Alabama
- Regional anthem of Alabama
- Lyrics: Julia Tutwiler
- Music: Edna Gockel Gussen, 1931
- Published: 1931
- Adopted: March 9, 1931; 95 years ago

= Alabama (Julia Tutwiler song) =

Regional anthem of Alabama

"Alabama" is the regional anthem of the U.S. state of Alabama; it was adopted as the official state song in 1931.

==History==
"Alabama" was written as a poem by Julia Tutwiler, a distinguished educator and humanitarian. It was first sung to an Austrian air, but in 1931, the music written by Edna Gockel Gussen, an organist, and choirmaster from Birmingham, Alabama, was adopted by the State Federation of Music Clubs and through their efforts, House Joint Resolution 74 was adopted March 9, 1931. Act no. 126, adopted the music and words as the state song of Alabama. The bill was introduced by the Hon. Tyler Goodwyn, Montgomery, and was signed into law by Governor B. M. Miller.

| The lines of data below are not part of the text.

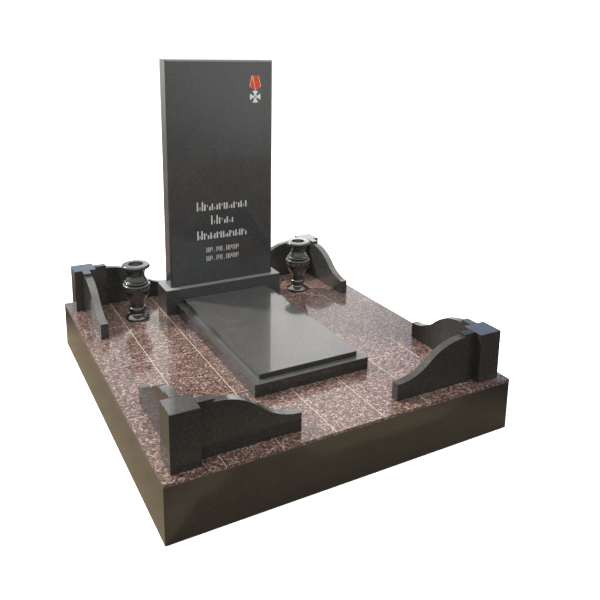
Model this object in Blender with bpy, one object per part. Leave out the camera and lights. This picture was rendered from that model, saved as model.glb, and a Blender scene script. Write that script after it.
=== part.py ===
"""Granite grave monument.

A paved plinth carries a stele on its stand, a stepped ledger, two vases and four corner fences.
Metres, +Z up. The origin is the middle of the plinth's underside, and the front faces -Y.
"""

import math

import bmesh
import bpy
from mathutils import Vector

# Gap left between two pieces that touch.
SEAT_GAP = 0.0003

# How near a point lies to a plane to count as on it.
PICK_TOLERANCE = 0.000001

# Plinth block. It carries everything else.
PLINTH_WIDTH = 2.100
PLINTH_LENGTH = 2.400
PLINTH_HEIGHT = 0.300
PLINTH_ARRIS = 0.002

# Paving on the plinth: polished tiles, long side front to back, with grouted joints.
TILE_COLUMNS = 7
TILE_ROWS = 4
TILE_THICKNESS = 0.015
JOINT_WIDTH = 0.003
GROUT_RECESS = 0.0005

# Corner posts and the two thinner wings of each, which run along the plinth's edges.
POST_SIDE = 0.150
POST_HEIGHT = 0.300
POST_MARGIN = 0.050
POST_ARRIS = 0.003
WING_THICKNESS = 0.050
WING_LENGTH = 0.550
WING_CAP_LENGTH = 0.080
WING_STEP = 0.018
WING_END_HEIGHT = 0.100
WING_SHOULDER_SHARE = 0.53
WING_ARC_STEPS = 9

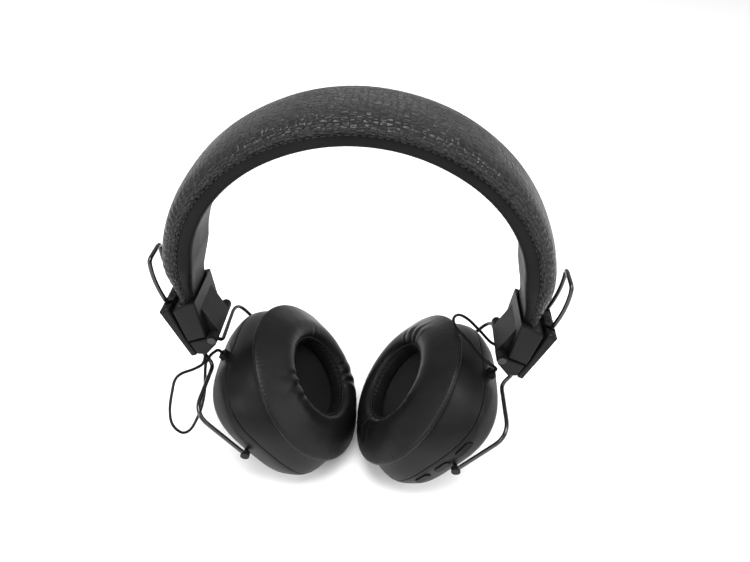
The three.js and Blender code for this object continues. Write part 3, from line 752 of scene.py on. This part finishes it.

The inspiration for writing the poem Alabama came to Julia Tutwiler after she returned to her native state from Germany, where she had been studying new educational methods for girls and women. She recalled that in Germany patriotism was inspired by spirited songs. She thought that it would be helpful toward restoring the spirits of her own people to give them a new patriotic song, inspiring her to write "Alabama."

==Lyrics==
 Alabama, Alabama, We will aye be true to thee,
 From thy Southern shores where groweth,
 By the sea thine orange tree.
 To thy Northern vale where floweth,
 Deep and blue the Tennessee,
 Alabama, Alabama, We will aye be true to thee!

 Broad thy stream whose name thou bearest;
 Grand thy Bigbee rolls along;
 Fair thy Coosa-Tallapoosa
 Bold thy Warrior, dark and strong,
 Goodlier than the land that Moses
 Climbed lone Nebo's Mount to see,
 Alabama, Alabama, we will aye be true to thee!

 From thy prairies, broad and fertile,
 Where thy snow-white cotton shines.
 To the hills where coal and iron,
 Hide in thy exhaustless mines,
 Strong-armed miners -sturdy farmers;
 Loyal hearts what'er we be,
 Alabama, Alabama, we will aye be true to thee!

 From thy quarries where the marble
 White as that of Paros gleams
 Waiting till thy sculptor's chisel,
 Wake to life thy poet's dreams;
 Fear not only wealth of nature,
 Wealth of mind hast thou no fee,
 Alabama, Alabama, we will aye be true to thee!

 Where the perfumed south-wind whispers,
 Thy magnolia groves among,
 Softer than a mother's kisses,
 Sweeter than a mother's song,
 Where the golden jasmine trailing,
 Woos the treasure-laden bee,
 Alabama, Alabama, we will aye be true to thee!

 Brave and pure thy men and women,
 Better this than corn and wine
 Make us worthy, God in Heaven
 Of this goodly land of Thine.
 Hearts as open as thy doorways.
 Liberal hands and spirits free.
 Alabama, Alabama, we will aye be true to thee!

 Little, little can I give thee,
 Alabama, mother mine.
 But that little - hand, brain, spirit.
 All I have and am are thine.
 Take, O take, the gift and giver.
 Take and serve thyself with me.
 Alabama, Alabama, we will aye be true to thee!